Secara terpisah, Deputi Direktur Bidang Humas dan Antar Lembaga BPJS Ketenagakerjaan Irvansyah Utoh Banja menyebut pada 2020 pihaknya telah mengalihkan mayoritas portofolio pada instrumen fixed income sebesar 74 persen dari total portofolio.

Untuk penempatan alokasi aset sebesar 64 persen dari aset ditempatkan pada instrumen surat utang, kemudian deposito sebesar 10 persen, saham 17 persen, reksadana 8 persen, dan investasi langsung 1 persen.

Eko B Supriyanto, Direktur Biro Riset Infobank, mengatakan dalam membedakan kasus rugi Jiwasraya dan BPJS TK, seharusnya membedakan antara unrealized loss akibat risiko bisnis dan rugi karena kesengajaan yang berujung pada pidana.

Dalam kasus BPJS TK, ia menyebut potensi kerugian berasal dari risiko bisnis yaitu bergejolaknya Indeks Harga Saham Gabungan (IHSG).

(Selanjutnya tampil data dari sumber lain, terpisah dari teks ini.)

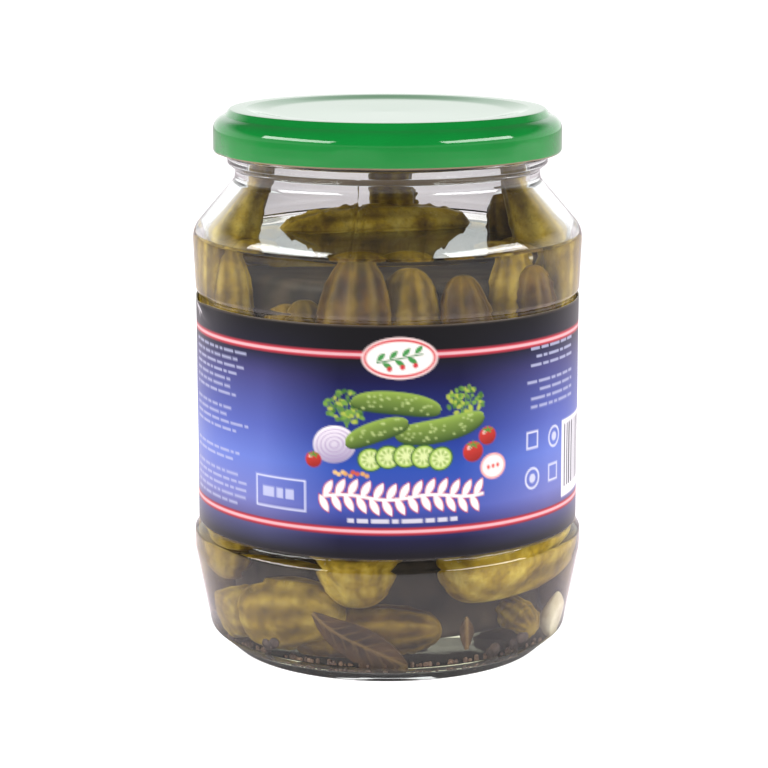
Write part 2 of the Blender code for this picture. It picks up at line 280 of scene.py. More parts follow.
def wall_wave(height, angle):
    """How far the inner face of the glass stands out from a true circle."""
    share = (height - WAVY[0]) / (WAVY[1] - WAVY[0])
    fade = math.sin(math.pi * min(1.0, max(0.0, share))) ** 0.5
    swing = math.sin(3 * angle + 70 * height) + 0.6 * math.sin(7 * angle - 160 * height + 1.0)
    return WAVE_DEPTH * fade * swing / 1.6


def seam_ridge(angle, radius):
    """How far a mould seam stands out from the outer face."""
    nearest = min(abs(angle_between(angle, azimuth_angle(seam))) for seam in SEAM_AZIMUTHS)
    return SEAM_HEIGHT * math.exp(-((nearest * radius / SEAM_WIDTH) ** 2))


glass_outline = rounded(inside_corners() + outside_corners())
rim_row = max(range(len(glass_outline)), key=lambda row: glass_outline[row][1])


def glass_offset(row, radius, height, angle):
    """The inner face waves, and the outer face of the body carries the seams."""
    if row < rim_row:
        return wall_wave(height, angle)
    on_body = HEEL_TOP < height < BEAD[0]
    return seam_ridge(angle, radius) if on_body else 0.0


glass_angles = set(all_round(GLASS_TURNS))
for seam in SEAM_AZIMUTHS:
    for step in range(-3, 4):
        place = azimuth_angle(seam) + step * 0.35 * SEAM_WIDTH / PANEL_RADIUS
        glass_angles.add(place % (2 * math.pi))
points, faces = turned(glass_outline, sorted(glass_angles), glass_offset)
glass = new_piece("jar_glass", points, faces, clear_glass("soda_lime_glass", GLASS_IOR))
glass.data.materials.append(clear_glass("soda_lime_glass_wetted_by_brine", GLASS_IOR / BRINE_IOR))
for face in glass.data.polygons:
    if face.index // len(glass_angles) < rim_row and face.center.z < BRINE_LEVEL:
        face.material_index = 1
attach(glass, "root")
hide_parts("glass_jar")

# The brine
# Vinegar, salt and sugar in water, stained yellow by the gherkins and slightly cloudy. It fills the jar
# to the shoulder, reaches just into the glass so that no air gap shows, and climbs a little up the wall.
MENISCUS_RISE = 0.6 * MM
MENISCUS_REACH = 2.2 * MM
MENISCUS_STEPS = 12
INTO_WALL = 0.12 * MM
JUST_UNDER = 0.05 * MM  # what lies above this, below the level, counts as the free surface
STAIN_DENSITY = 14.0
BRINE_TURNS = 160


def brine_liquid():
    """Pickling brine: water's reflections on its free surface, none where it touches the glass, and a
    yellow stain that deepens with the way through it."""
    material, tree, where = new_material("pickling_brine")
    height = add(tree, "ShaderNodeSeparateXYZ", {0: where}).outputs["Z"]
    inputs = {0: height, 1: BRINE_LEVEL - JUST_UNDER}
    at_surface = add(tree, "ShaderNodeMath", inputs, operation="GREATER_THAN")
    water = add(
        tree,
        "ShaderNodeBsdfPrincipled",
        {"Base Color": colour("#fffffe"), "Roughness": 0.0, "IOR": BRINE_IOR, "Transmission Weight": 1.0},
    )
    at_glass = add(tree, "ShaderNodeBsdfTransparent")
    inputs = {0: at_surface.outputs[0], 1: at_glass.outputs[0], 2: water.outputs[0]}
    mixed = let_lamps_through(tree, add(tree, "ShaderNodeMixShader", inputs))
    inputs = {"Color": colour("#f4ecc0"), "Density": STAIN_DENSITY}
    stain = add(tree, "ShaderNodeVolumeAbsorption", inputs)
    inputs = {"Surface": mixed.outputs[0], "Volume": stain.outputs[0]}
    add(tree, "ShaderNodeOutputMaterial", inputs)
    return material


wall_profile = rounded(inside_corners()[:-1] + [(MOUTH_RADIUS, RIM_HEIGHT, 0.0)])
lowest = min(range(len(wall_profile)), key=lambda row: wall_profile[row][1])
wall_heights = [height for _, height in wall_profile[lowest:]]
wall_radii = [radius for radius, _ in wall_profile[lowest:]]


def wall_radius(height):
    """The radius of the glass's inner face at a height, or at each of an array of heights."""
    return np.interp(height, wall_heights, wall_radii)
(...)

Saat indeks baik-baik saja, ia menyebut BPJS Ketenagakerjaan malah mencetak keuntungan. Hingga Desember 2020, hasil investasi yang diperoleh sebesar Rp32,3 triliun.

“Ada beberapa perbedaan mencolok, pertama saham BPJS TK masuk kategori aset elit. Jika ada yang tidak masuk LQ45 minimal pernah menghuni. Sementara saham Jiwasraya banyak kualitas rendah dan ada dugaan saham gorengan,” ujarnya.

Ia menyayangkan banyaknya pihak yang berkoar-koar menyamakan kasus Jiwasraya dan BPJS Ketenagakerjaan sebelum melihat lebih rinci perbedaan keduanya. Pasalnya, dampaknya sangat merugikan kepada pasar modal.

Eko menyebut anggapan unrealized loss investasi sebagai kerugian negara sempat membuat BPJS Ketenagakerjaan kapok dan berniat hengkang dari pasar modal. Wacana itu kemudian membuat investor khawatir.

Pasalnya, jika BPJS TK keluar dari pasar modal, akan ada sekitar Rp121 triliun dana yang keluar.

“Bayangkan IHSG tanpa BPJS TK, pasti ambrol. Makanya begitu BPJS TK diperiksa hampir pasti begitu ada statement tidak di pasar modal maka pasar pun terus amblek,” katanya.

Selain itu, ia menilai pengawasan yang dilakukan BPJS TK terbilang ketat dan sudah sesuai dengan PP Nomor 55 Tahun 2015 tentang Perubahan Atas Peraturan Pemerintah Nomor 99 Tahun 2013 tentang Pengelolaan Aset Jaminan Sosial Ketenagakerjaan.